Work instructions
Gather all lines in the entries below that include the word "this".

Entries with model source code
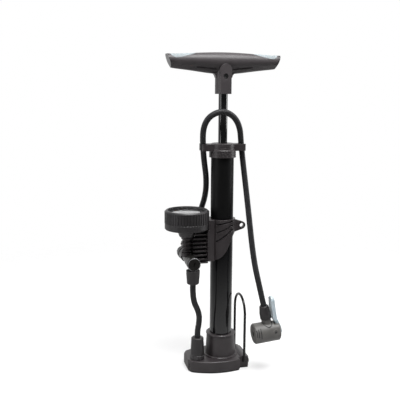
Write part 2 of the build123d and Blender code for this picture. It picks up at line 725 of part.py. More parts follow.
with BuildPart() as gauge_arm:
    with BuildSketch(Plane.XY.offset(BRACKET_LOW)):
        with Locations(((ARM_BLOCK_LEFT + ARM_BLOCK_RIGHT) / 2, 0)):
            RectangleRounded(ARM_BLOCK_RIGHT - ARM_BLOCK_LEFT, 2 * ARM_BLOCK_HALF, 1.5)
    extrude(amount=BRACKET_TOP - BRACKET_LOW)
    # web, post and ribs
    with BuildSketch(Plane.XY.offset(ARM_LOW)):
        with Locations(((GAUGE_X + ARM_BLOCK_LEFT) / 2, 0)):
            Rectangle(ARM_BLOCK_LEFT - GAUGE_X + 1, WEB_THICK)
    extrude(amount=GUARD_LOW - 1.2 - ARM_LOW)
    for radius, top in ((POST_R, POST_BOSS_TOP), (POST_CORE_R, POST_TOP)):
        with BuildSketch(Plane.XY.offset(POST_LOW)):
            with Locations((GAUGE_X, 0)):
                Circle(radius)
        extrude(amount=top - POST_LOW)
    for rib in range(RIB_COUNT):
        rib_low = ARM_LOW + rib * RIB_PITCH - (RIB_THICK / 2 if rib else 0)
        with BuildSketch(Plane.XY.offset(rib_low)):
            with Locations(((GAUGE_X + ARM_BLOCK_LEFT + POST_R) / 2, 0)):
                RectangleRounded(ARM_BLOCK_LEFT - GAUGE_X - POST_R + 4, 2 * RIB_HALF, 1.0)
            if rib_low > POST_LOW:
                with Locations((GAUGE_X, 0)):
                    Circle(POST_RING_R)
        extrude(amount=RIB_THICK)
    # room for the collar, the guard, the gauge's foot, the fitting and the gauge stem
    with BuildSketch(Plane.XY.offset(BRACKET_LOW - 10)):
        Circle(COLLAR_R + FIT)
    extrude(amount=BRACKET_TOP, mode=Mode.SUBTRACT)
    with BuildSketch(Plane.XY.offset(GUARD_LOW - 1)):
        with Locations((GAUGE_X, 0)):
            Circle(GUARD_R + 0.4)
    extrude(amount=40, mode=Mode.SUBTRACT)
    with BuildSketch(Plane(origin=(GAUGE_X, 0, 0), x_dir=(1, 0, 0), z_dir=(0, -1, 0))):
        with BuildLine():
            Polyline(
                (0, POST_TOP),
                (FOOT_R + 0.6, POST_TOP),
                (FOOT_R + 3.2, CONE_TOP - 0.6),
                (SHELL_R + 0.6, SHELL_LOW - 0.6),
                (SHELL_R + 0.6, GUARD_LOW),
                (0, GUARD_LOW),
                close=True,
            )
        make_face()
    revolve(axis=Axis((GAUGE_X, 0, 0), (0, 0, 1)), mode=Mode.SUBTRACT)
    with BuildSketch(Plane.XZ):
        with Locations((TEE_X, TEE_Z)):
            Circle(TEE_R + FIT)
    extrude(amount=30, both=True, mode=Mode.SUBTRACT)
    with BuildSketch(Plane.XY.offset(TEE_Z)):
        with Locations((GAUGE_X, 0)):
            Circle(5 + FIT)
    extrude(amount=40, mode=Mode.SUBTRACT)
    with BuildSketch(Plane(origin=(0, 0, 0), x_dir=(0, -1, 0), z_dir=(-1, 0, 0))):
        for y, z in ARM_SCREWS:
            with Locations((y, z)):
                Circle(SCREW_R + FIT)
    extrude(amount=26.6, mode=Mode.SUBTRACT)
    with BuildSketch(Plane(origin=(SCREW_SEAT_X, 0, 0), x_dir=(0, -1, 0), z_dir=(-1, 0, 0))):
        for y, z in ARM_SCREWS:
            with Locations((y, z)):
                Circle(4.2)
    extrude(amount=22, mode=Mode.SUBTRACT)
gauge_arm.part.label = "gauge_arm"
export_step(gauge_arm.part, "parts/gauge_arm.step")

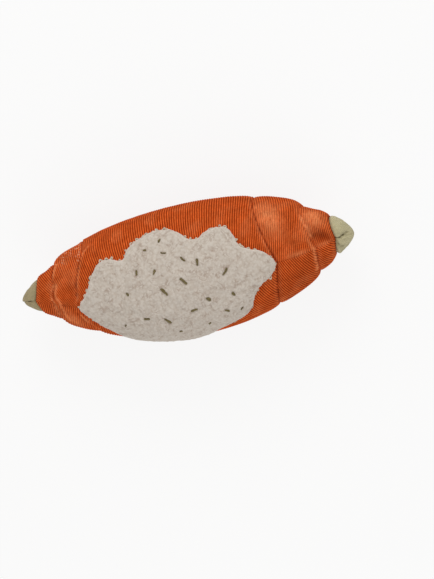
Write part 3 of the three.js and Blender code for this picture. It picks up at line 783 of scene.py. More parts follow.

Exercise result
Write part 2 of the build123d and Blender code for this picture. It picks up at line 725 of part.py. More parts follow.
Write part 3 of the three.js and Blender code for this picture. It picks up at line 783 of scene.py. More parts follow.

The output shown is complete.